**Object modeling scripts**.

┄┄┄┄┄┄┄┄┄┄┄┄┄┄┄┄┄┄┄┄

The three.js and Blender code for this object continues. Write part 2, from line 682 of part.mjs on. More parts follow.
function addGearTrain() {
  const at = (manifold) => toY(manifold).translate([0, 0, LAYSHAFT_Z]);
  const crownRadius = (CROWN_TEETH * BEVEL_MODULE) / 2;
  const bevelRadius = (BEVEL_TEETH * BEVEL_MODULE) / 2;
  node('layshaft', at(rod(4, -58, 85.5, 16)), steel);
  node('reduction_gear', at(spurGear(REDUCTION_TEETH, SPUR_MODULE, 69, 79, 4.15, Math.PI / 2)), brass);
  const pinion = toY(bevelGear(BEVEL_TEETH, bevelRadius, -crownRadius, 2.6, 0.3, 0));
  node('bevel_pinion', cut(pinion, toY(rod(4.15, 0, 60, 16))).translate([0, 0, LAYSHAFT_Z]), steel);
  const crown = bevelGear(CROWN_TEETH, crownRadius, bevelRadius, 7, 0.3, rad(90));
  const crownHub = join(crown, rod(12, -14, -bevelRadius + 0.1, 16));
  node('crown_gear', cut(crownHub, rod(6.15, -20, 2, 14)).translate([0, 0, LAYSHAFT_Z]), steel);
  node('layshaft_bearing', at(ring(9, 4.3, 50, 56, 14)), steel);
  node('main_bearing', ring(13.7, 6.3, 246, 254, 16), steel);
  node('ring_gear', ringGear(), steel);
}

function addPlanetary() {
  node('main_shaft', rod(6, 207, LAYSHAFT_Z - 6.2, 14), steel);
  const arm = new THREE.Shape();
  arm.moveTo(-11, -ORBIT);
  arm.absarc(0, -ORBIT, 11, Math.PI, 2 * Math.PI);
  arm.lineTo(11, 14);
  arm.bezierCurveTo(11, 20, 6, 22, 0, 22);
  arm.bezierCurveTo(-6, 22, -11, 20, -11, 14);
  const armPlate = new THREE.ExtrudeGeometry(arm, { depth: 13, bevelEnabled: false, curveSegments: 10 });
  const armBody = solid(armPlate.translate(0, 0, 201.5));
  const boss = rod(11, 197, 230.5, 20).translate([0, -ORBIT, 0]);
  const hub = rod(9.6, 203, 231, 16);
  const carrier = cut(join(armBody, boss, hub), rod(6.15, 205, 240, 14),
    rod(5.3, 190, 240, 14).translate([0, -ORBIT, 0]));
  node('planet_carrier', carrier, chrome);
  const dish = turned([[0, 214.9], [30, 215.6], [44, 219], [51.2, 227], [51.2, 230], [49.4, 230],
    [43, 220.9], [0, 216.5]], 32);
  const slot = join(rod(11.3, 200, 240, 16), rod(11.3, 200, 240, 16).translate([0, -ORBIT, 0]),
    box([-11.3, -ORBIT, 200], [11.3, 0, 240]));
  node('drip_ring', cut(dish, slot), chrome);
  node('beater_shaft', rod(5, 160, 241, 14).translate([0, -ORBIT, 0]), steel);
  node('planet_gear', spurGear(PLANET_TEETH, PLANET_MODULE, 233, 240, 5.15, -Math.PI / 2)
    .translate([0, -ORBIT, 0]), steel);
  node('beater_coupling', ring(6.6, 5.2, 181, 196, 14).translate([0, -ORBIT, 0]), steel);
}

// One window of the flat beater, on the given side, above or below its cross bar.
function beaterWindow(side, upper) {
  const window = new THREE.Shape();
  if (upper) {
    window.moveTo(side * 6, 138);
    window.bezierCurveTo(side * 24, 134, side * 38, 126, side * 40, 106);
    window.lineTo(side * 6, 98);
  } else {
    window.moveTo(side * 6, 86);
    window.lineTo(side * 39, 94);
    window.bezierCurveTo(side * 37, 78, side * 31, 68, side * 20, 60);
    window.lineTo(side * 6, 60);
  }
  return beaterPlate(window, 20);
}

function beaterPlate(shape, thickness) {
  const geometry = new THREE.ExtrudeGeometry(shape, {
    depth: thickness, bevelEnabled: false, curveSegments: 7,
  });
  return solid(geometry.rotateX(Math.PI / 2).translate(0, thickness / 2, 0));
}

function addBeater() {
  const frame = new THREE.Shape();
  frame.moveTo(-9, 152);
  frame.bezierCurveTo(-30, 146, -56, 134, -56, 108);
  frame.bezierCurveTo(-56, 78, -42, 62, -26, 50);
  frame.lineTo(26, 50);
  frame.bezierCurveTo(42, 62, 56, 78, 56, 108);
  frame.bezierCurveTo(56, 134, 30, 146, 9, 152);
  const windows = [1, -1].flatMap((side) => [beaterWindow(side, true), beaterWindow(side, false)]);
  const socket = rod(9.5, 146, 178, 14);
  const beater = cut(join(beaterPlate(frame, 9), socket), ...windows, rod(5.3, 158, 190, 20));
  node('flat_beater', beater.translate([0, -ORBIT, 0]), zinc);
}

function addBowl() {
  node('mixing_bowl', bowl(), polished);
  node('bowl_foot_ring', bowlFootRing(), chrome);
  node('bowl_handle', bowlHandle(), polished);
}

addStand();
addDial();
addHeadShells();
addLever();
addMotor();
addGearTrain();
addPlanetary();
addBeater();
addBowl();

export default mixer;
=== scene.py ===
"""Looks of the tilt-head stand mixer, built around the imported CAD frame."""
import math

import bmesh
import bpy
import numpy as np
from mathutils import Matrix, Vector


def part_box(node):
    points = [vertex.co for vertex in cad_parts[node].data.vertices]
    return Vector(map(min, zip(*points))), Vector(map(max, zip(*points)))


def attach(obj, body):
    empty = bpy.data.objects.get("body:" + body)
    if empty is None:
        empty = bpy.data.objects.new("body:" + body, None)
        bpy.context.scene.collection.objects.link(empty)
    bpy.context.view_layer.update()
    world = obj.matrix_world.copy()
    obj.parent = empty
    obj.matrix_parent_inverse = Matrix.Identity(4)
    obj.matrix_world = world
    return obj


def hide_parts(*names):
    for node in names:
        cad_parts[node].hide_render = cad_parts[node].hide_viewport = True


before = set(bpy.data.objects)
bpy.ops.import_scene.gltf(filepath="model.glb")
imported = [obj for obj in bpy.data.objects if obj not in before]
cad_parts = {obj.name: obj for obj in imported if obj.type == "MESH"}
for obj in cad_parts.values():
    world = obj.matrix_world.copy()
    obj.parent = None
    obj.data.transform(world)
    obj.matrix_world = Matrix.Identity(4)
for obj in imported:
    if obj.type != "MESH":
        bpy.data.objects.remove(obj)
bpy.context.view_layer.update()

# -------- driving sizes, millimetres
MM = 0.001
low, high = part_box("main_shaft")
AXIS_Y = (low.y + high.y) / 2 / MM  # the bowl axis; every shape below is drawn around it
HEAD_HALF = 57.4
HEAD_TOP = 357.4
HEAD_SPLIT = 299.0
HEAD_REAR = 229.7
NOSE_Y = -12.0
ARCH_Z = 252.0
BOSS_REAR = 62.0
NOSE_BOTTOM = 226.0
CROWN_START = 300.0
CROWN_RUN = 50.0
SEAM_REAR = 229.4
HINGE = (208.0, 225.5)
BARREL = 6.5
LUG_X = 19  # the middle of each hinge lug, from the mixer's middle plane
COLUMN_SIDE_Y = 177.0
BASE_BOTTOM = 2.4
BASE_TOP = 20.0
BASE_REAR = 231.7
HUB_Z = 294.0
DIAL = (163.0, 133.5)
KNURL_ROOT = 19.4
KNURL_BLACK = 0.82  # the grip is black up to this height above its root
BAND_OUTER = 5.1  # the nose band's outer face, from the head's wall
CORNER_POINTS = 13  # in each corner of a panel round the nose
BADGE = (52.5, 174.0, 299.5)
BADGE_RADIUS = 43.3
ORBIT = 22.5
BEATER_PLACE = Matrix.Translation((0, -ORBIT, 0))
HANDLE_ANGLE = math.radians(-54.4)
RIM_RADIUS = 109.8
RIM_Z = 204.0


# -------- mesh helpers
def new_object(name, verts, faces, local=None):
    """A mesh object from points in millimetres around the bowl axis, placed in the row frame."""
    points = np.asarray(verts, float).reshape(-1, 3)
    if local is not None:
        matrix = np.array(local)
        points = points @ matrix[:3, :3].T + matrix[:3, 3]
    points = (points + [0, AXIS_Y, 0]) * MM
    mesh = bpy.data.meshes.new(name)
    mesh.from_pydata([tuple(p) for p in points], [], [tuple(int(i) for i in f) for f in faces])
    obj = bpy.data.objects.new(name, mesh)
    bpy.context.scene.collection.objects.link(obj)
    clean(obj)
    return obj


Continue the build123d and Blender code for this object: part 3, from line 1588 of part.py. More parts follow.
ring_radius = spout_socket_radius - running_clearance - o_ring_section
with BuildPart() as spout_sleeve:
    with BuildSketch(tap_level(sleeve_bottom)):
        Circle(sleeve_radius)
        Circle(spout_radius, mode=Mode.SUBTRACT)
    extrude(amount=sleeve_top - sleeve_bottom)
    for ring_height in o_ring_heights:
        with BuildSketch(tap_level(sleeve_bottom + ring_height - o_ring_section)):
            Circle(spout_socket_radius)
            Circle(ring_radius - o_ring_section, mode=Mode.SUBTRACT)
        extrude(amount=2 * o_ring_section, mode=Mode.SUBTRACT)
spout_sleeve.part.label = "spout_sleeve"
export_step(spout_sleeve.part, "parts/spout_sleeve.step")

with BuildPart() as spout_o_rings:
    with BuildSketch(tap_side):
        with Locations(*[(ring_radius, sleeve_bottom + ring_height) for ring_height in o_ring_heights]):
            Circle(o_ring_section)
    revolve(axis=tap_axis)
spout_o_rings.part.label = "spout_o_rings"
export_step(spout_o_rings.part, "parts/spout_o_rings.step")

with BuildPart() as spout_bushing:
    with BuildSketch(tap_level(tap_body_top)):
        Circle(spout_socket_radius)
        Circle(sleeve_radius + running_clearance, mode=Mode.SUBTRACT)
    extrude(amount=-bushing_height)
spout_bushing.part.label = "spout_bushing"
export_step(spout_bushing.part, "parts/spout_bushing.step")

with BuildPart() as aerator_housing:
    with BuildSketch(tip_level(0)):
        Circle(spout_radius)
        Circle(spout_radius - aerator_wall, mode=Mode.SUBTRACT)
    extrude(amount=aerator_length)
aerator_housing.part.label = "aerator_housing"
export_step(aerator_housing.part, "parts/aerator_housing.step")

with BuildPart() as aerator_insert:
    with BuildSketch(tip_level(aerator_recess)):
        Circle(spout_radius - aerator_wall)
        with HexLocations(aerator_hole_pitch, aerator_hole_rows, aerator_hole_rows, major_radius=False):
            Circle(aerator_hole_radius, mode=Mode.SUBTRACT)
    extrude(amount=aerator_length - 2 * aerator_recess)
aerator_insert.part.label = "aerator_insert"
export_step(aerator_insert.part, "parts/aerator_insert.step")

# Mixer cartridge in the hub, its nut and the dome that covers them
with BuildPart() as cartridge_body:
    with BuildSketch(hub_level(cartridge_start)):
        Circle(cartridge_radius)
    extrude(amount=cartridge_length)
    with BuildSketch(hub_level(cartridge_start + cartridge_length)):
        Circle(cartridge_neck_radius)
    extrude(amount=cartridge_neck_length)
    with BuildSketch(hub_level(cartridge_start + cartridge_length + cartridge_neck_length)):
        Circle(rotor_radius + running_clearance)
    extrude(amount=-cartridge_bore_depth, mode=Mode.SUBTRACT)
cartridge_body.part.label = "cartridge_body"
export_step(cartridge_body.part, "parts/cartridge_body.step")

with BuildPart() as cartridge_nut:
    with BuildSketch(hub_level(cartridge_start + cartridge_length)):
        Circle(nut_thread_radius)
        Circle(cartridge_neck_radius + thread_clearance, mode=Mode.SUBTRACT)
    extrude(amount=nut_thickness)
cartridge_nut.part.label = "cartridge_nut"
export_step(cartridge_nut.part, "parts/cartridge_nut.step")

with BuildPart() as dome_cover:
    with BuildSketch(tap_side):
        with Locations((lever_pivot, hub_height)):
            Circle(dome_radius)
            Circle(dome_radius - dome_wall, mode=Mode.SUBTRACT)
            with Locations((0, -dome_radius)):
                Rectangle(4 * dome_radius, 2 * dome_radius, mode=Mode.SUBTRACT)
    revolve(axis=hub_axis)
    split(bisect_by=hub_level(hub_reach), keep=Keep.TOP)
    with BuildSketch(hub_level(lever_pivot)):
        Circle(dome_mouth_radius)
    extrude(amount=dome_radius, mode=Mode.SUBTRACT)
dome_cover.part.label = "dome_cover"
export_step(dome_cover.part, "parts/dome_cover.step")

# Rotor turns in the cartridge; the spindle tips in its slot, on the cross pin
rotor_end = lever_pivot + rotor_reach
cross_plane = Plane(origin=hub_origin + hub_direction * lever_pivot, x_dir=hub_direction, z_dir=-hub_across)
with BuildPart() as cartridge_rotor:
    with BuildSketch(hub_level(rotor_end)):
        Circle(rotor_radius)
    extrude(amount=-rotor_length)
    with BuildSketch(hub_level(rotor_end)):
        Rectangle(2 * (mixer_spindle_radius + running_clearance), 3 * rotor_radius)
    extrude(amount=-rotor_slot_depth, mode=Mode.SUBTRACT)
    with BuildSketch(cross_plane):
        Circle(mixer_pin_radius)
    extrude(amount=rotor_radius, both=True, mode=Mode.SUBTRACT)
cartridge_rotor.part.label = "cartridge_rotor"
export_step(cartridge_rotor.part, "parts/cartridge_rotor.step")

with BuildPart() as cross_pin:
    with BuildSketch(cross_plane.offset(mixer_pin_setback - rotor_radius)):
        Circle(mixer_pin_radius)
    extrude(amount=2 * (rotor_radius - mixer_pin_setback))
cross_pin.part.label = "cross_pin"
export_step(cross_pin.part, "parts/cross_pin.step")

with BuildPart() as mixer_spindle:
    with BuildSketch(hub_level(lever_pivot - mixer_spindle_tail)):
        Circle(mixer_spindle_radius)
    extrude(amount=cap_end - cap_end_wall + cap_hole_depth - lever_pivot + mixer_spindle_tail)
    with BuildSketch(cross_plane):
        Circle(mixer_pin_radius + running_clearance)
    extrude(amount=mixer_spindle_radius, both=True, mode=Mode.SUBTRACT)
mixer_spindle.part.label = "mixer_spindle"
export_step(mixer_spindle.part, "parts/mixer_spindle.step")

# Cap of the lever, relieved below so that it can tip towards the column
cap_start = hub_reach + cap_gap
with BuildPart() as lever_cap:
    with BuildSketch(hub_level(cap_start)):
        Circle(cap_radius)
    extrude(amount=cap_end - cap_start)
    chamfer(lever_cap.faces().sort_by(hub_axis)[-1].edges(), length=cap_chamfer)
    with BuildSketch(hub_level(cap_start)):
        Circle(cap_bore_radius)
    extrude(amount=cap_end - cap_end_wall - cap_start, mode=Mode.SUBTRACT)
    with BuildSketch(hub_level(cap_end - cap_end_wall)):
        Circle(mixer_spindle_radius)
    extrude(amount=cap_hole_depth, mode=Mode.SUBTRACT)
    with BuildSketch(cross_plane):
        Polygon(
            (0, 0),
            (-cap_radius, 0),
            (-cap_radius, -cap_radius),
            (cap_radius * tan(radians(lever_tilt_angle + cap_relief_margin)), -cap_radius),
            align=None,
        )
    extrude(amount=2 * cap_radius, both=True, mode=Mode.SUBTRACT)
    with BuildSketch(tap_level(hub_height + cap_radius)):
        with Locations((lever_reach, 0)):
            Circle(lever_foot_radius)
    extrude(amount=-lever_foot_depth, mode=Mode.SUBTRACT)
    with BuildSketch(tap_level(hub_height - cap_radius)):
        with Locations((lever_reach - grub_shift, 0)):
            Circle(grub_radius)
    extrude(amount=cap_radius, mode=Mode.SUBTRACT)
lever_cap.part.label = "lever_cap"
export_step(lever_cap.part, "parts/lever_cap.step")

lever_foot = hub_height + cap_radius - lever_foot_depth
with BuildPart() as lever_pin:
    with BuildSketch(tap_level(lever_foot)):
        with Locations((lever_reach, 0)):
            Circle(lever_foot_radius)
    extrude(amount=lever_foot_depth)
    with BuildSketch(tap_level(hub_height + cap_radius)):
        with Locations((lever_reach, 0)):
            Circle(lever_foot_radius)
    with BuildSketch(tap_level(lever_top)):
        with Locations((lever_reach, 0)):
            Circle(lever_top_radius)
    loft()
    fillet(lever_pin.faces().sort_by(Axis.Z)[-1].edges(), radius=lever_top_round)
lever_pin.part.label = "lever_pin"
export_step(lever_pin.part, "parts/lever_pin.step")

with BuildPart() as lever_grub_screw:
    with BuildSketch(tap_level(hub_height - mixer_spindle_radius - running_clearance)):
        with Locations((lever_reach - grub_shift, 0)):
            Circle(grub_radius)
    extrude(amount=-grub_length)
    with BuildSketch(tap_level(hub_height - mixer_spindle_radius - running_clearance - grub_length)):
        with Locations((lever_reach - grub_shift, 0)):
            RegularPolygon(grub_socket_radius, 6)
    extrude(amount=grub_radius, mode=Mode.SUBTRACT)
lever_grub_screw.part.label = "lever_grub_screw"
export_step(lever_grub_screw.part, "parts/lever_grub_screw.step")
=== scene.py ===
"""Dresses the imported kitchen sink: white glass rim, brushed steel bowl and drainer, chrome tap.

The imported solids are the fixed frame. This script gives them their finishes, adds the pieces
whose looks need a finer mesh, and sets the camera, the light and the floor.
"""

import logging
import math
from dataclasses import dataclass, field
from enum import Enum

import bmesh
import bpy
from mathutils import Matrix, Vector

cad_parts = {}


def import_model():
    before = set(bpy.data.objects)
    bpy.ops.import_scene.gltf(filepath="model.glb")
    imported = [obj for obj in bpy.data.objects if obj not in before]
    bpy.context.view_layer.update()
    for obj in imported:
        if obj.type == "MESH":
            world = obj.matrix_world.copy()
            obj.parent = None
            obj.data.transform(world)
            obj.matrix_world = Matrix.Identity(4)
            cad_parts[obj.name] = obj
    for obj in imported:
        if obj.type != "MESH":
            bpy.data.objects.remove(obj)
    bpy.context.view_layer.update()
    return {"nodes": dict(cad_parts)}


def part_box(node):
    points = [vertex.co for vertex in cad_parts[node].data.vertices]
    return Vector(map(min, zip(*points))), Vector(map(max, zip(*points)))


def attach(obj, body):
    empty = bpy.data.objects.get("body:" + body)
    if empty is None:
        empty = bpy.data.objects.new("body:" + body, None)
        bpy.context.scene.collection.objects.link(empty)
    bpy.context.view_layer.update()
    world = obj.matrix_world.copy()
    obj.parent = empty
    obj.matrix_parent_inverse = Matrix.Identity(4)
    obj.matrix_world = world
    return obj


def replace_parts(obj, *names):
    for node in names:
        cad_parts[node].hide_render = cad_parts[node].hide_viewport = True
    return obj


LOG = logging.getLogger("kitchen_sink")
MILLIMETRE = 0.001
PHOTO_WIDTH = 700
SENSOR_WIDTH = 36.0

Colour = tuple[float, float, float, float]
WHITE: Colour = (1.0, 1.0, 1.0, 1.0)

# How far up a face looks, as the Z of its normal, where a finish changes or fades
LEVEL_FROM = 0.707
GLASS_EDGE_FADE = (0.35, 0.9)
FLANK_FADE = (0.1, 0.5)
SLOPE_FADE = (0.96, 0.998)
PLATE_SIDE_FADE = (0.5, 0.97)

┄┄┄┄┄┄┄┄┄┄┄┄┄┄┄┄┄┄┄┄

**Your objective**.
Using the listing above, locate the lines that hold "filepath" and copy each one.

**Output for this task**.
bpy.ops.import_scene.gltf(filepath="model.glb")
    bpy.ops.import_scene.gltf(filepath="model.glb")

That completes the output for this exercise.